No-code is not particularly new

Speaking of no-code, we usually think of it as a recent development, a step made in the late 2010s to emancipate the world from expensive engineers. Be it Notion, Mailchimp, Voiceflow, or Bubble, companies associated with no-code approaches are usually recently found startups. But is the approach actually that recent?

In fact, no-code-like tools were there from the very beginning of the computer era. Take Microsoft Excel: it’s basically a way to embark on visual point-and-click methods to create a simple database instead of using SQL. Or any graphical operating system like Windows, Mac OS, or Ubuntu: they give users a command line functionality combined with visual means, without the need to learn code-like commands.

This point also perfectly illustrates the limitations of no-code. It is no coincidence that most operating systems still have a command line-based core and give their power users access to it: some things are just intrinsically difficult to visualize.

Yes, a lot of people don’t touch the Mac OS X Terminal and never will, but in most cases, somebody terminal-savvy needs to be around to perform any actions above a certain level of complexity.

No-code limits patterns of thought

The visualization and simplification, these pillars of no-code, come at a price: no-code tools usually nudge a client to a limited number of patterns — in fact, that’s exactly what allows them to get rid of the code.

Say, only a certain number of product management techniques go hand in hand with no-code task management tools such as, say, Trello. As a result, the idea itself might become stale.

The problem with patterns is that they deny you the possibility of learning. A salesperson can’t become an expert in business only by using landing page presets. The code usually gives you almost infinite possibilities of configuring the system (open-source culture and the competition of approaches, programming languages and libraries usually guarantee it in any given field).

It might not be that important for the first project, but crucial for the growth and future of any professional. There are some domains such as computations or high-load systems performance where you can not simply ‘no-code’ your way out of complexity.
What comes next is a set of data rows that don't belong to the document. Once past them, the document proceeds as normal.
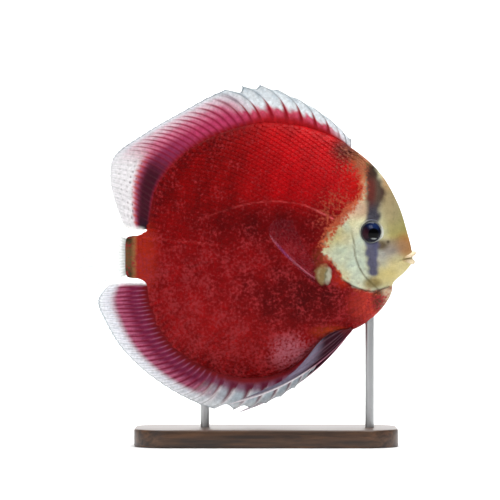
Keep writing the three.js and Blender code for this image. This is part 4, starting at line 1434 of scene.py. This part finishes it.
def steel_material():
    material, tree, shader = new_material("brushed stainless steel")
    place = node(tree, "TexCoord").outputs["Object"]
    lines = node(tree, "Mapping", {}, {"Scale": (1.0, 1.0, 0.04)}, {"Vector": place})
    brushing = node(tree, "TexNoise", {}, {"Scale": 1 / (0.25 * MM), "Detail": 2.0}, {"Vector": lines})
    rough = node(tree, "MapRange", {}, {"To Min": 0.22, "To Max": 0.42}, {"Value": brushing})
    connect(tree, shader, {"Base Color": rgba("#b9babb"), "Metallic": 1.0}, {"Roughness": rough})
    return material


# %% Stand
BOARD_CORNER, BOARD_EDGE, ROD_SUNK, ROD_PROUD = 16 * MM, 0.8 * MM, 0.5 * MM, 0.8 * MM
base_low, base_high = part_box("stand_base")
board = add_named("stand_board", bpy.ops.mesh.primitive_cube_add, size=1)
board_size = [base_high[i] - base_low[i] for i in range(3)]
board_middle = [(base_high[i] + base_low[i]) / 2 for i in range(3)]
corners = points_of(board) * np.array(board_size) + np.array(board_middle)
move_points(board, corners / MM)
rounding = board.modifiers.new("Corners", "BEVEL")
rounding.width, rounding.segments, rounding.limit_method = BOARD_CORNER, 16, "WEIGHT"
weights = board.data.attributes.new("bevel_weight_edge", "FLOAT", "EDGE")
for i, edge in enumerate(board.data.edges):
    a, b = (board.data.vertices[v].co for v in edge.vertices)
    weights.data[i].value = 1.0 if abs(a.z - b.z) > 1 * MM else 0.0
bpy.ops.object.modifier_apply(modifier=rounding.name)
softening = board.modifiers.new("Edges", "BEVEL")
softening.width, softening.segments = BOARD_EDGE, 4
softening.limit_method, softening.angle_limit = "ANGLE", math.radians(60)
bpy.ops.object.modifier_apply(modifier=softening.name)
bpy.ops.object.shade_smooth_by_angle(angle=math.radians(35))
finish_piece(board, "stand_base", wood_material(), "stand_base")

steel = steel_material()
for name in ("front", "rear"):
    low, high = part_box(f"stand_rod_{name}")
    radius = (high[0] - low[0]) / 2
    bottom, top = base_high[2] - ROD_SUNK, high[2] + ROD_PROUD
    rod = add_named(f"steel_rod_{name}", bpy.ops.mesh.primitive_cylinder_add,
                    vertices=48, radius=radius, depth=top - bottom,
                    location=((low[0] + high[0]) / 2, (low[1] + high[1]) / 2, (top + bottom) / 2))
    bpy.ops.object.transform_apply(location=True, rotation=True, scale=True)
    bpy.ops.object.shade_smooth_by_angle(angle=math.radians(40))
    finish_piece(rod, "stand_rod", steel, f"stand_rod_{name}")

# %% [markdown]
# The set is a pale sweep, a floor that curves up into a wall, so no horizon shows behind
# the fish. Large soft lamps stand in for a studio's light boxes.

# %% Sweep
sweep = add_named("sweep", bpy.ops.mesh.primitive_grid_add, x_subdivisions=2, y_subdivisions=120, size=2)
flat = points_of(sweep)
FLOOR_FRONT, FLOOR_RUN, SWEEP_RADIUS, SWEEP_LENGTH = -4.0, 5.9, 0.7, 9.2
run = (flat[:, 1] / 2 + 0.5) * SWEEP_LENGTH
bend = np.clip((run - FLOOR_RUN) / SWEEP_RADIUS, 0, math.pi / 2)
beyond = np.maximum(run - FLOOR_RUN - SWEEP_RADIUS * math.pi / 2, 0)
sweep_y = FLOOR_FRONT + np.minimum(run, FLOOR_RUN) + SWEEP_RADIUS * np.sin(bend)
sweep_z = SWEEP_RADIUS * (1 - np.cos(bend)) + beyond
move_points(sweep, np.stack([flat[:, 0] * 4.0, sweep_y, sweep_z], axis=1) / MM)
bpy.ops.object.shade_smooth()
paper, tree, shader = new_material("matt white backdrop paper")
connect(tree, shader, {"Base Color": rgba("#ebebeb"), "Roughness": 0.9})
sweep.data.materials.append(paper)
sweep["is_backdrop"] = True

# %% Lamps
def add_lamp(name, place, aim, size, power):
    start_clean()
    bpy.ops.object.light_add(type="AREA", location=place)
    lamp = bpy.context.object
    lamp.name = name
    lamp.data.shape = "SQUARE"
    lamp.data.size = size
    lamp.data.energy = power
    direction = np.array(aim) - np.array(place)
    yaw = math.atan2(direction[1], direction[0]) - math.pi / 2
    pitch = math.atan2(direction[2], math.hypot(direction[0], direction[1])) + math.pi / 2
    lamp.rotation_euler = (pitch, 0, yaw)
    print(name, power, "W, facing the place", aim)


FISH_MIDDLE = (0.004, 0, 0.09)
add_lamp("key_light", (0.45, -1.0, 0.95), FISH_MIDDLE, 0.6, 8)
add_lamp("fill_light", (-0.9, -0.9, 0.4), FISH_MIDDLE, 0.9, 1.9)
add_lamp("back_light", (0.1, 0.8, 0.9), FISH_MIDDLE, 0.8, 3.5)
add_lamp("floor_light", (0, 0.3, 1.3), (0, 1.25, 0.1), 1.2, 34)
add_lamp("wall_light", (0, 1.4, 1.3), (0, 2.35, 0.1), 1.2, 32)
world = bpy.data.worlds.new("studio")
bpy.context.scene.world = world
world.use_nodes = True
world.node_tree.nodes["Background"].inputs["Color"].default_value = rgba("#f6f7fa")
world.node_tree.nodes["Background"].inputs["Strength"].default_value = 0.22
bpy.context.scene.view_settings.view_transform = "Standard"

# %% [markdown]
# The photograph is a pure profile taken from far off. At 0.45 mm a pixel its frame is
# 225 mm wide, and a long lens at 1.6 m keeps the outline as flat as it is there.

# %% Camera
VIEW_WIDTH, VIEW_DISTANCE, SENSOR_MM = 0.225, 1.6, 36
VIEW_MIDDLE_X, VIEW_MIDDLE_Z = 0.0038, 0.08775
start_clean()
bpy.ops.object.camera_add(location=(VIEW_MIDDLE_X, -VIEW_DISTANCE, VIEW_MIDDLE_Z),
    rotation=(math.pi / 2, 0, 0))
camera = bpy.context.object
camera.data.sensor_width = SENSOR_MM
camera.data.lens = SENSOR_MM * VIEW_DISTANCE / VIEW_WIDTH
camera.data.clip_end = 50
bpy.context.scene.camera = camera
print("lens", camera.data.lens, "mm")

# %% [markdown]
# The last line writes down the box round every piece that is seen, the backdrop left out,
# in millimetres.

# %% Write the sizes
low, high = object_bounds()
print("visual box in mm:", [round(v / MM, 1) for v in (*low, *high)])
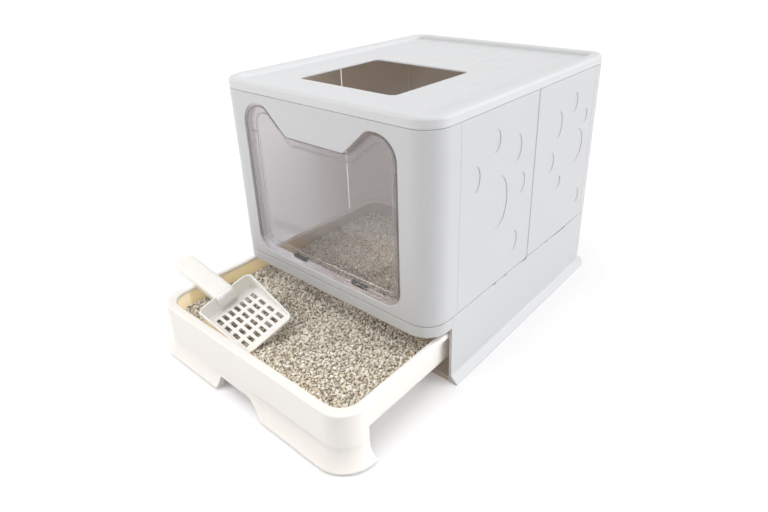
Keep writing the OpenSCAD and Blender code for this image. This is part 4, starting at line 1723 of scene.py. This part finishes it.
@dataclass(frozen=True)
class Scoop:
    """The slotted scoop."""

    s: ScoopSizes

    def pose(self) -> Matrix:
        """Where the scoop lies, from its own frame to the object's."""
        s = self.s
        z = DRAWER.litter_z + BOX.clear + s.sag
        turn = Euler((math.radians(-s.roll), math.radians(-s.tilt), math.radians(180 + s.turn)), "XYZ")
        return Matrix.Translation((s.x, FASCIA_Y + s.inwards, z)) @ turn.to_matrix().to_4x4()

    def height(self, u: float) -> float:
        """Height of the pan's sides at a distance from its mouth."""
        s = self.s
        t = min(1.0, max(0.0, u / (s.pan_l - s.pan_r)))
        return s.lip_low + (s.pan_h - s.lip_low) * (t * t * (3 - 2 * t) * 0.6 + t * 0.4)

    def pan(self) -> Mesh:
        """The pan, with its slots."""
        s = self.s
        ends = ((0, -s.mouth_w), (s.pan_l, -s.pan_w), (s.pan_l, s.pan_w), (0, s.mouth_w))
        outline = Outline(tuple((u, w / 2, s.pan_r) for u, w in ends))
        soft, lip, r, t = s.under_r, s.rim_r, s.inner_r, s.wall
        # Each level is an inset and a height that depends on the distance from the mouth
        levels: list[tuple[float, Callable[[float], float]]] = [(soft, lambda u: 0.0)]
        for a in steps_to(math.pi / 2, 5):
            levels.append((soft - soft * math.sin(a), lambda u, a=a: soft - soft * math.cos(a)))
        for a in steps_to(math.pi, 8):
            inset = t / 2 - t / 2 * math.cos(a)
            levels.append((inset, lambda u, a=a: max(soft + 0.3, self.height(u) - lip) + lip * math.sin(a)))
        for a in steps_to(math.pi / 2, 6):
            drop, inset = r - r * math.sin(a), t + r - r * math.cos(a)
            levels.append((inset, lambda u, d=drop: t + min(d, max(0.2, self.height(u) - lip - t) * d / r)))
        rings = []
        for inset, z in levels:
            rings.append([Vector((u, v, z(u))) for u, v in outline.inset(inset).points()])
        shape = Shape()
        shape.capped(rings)
        shape.close()
        tool = Shape()
        for row in range(s.rows):
            for col in range(s.cols):
                u = s.start + row * s.pitch_y
                v = (col - (s.cols - 1) / 2) * s.pitch_x
                lo = (u - s.slot_l / 2, v - s.slot_w / 2, -2)
                tool.block(lo, (u + s.slot_l / 2, v + s.slot_w / 2, t + 2), 1.2, 3)
        return cut(shape.mesh("pan"), tool.mesh("slots"))

    def handle(self) -> Mesh:
        """The handle, a deep rounded bar."""
        s = self.s
        r = s.handle_w / 2
        start = s.pan_l - 8
        end = r * 0.98
        outline = Outline(((start, -r, 6), (s.length, -r, end), (s.length, r, end), (start, r, 6)), True, 12)
        top, low, soft = s.pan_h, s.pan_h - s.handle_d, s.handle_r
        profile = [(s.wall, low + 0.4), (0.6, low), (0, low + 0.6), (0, top - soft)]
        profile += [*arc(soft, top - soft, soft, 180, 90, 8), (soft + 4, top + 0.4)]
        shape = Shape()
        ends = shape.loft(plan_rings(outline, profile))
        shape.fill(ends[-1])
        hollow = [(s.wall, low + 0.4), (s.wall, top - 5), (s.wall + 3, top - s.wall)]
        inner = shape.loft(plan_rings(outline, hollow))
        shape.fill(inner[-1])
        shape.close()
        return shape.mesh("handle")

    def build(self) -> Object:
        """Makes the scoop."""
        merged = join([self.pan(), self.handle()], "scoop_look")
        pose = self.pose()
        pose.translation *= MM
        merged.transform(pose)
        return finish_piece(merged, "scoop_look", SCOOP_PLASTIC, Body.SCOOP, ["scoop"])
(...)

That’s why I and my team at Readymag, a browser-based design tool that helps create websites, portfolios and all kinds of online publications without coding try to avoid staleness at all costs in our solutions, never limiting our users to presets, always giving them access to a clean canvas. We also give our users tools for coding.

Good tools have precise scope

However, I firmly believe that no-code approaches are great when it comes to a narrow-scope task. Take Zapier, a tool for API integration, that we actually use in Readymag; or Airtable, a tool to automate the creation of CMS.

The idea here is not to waste your time on something that can be easily automated and configured, still use the power of engineering for the necessary parts.

Another example is specialized e-commerce tools such as Stripe or Ecwid. Instead of creating our own e-commerce sub-tool, we at Readymag have integrated them. We try to leave each part of the pipeline to the specialized tool, be it code or no-code.

And we think of Readymag as another such tool — a web editor, great for interactive graphics and interactive UX, but possibly powered up with additional APIs or custom code for larger and more complex projects. A full-fledged no-code approach is limiting, but a specific no-code tool might significantly increase your development process.

Summing it up — never buy into no-code as a mantra, but always keep an eye out for its niche practical uses.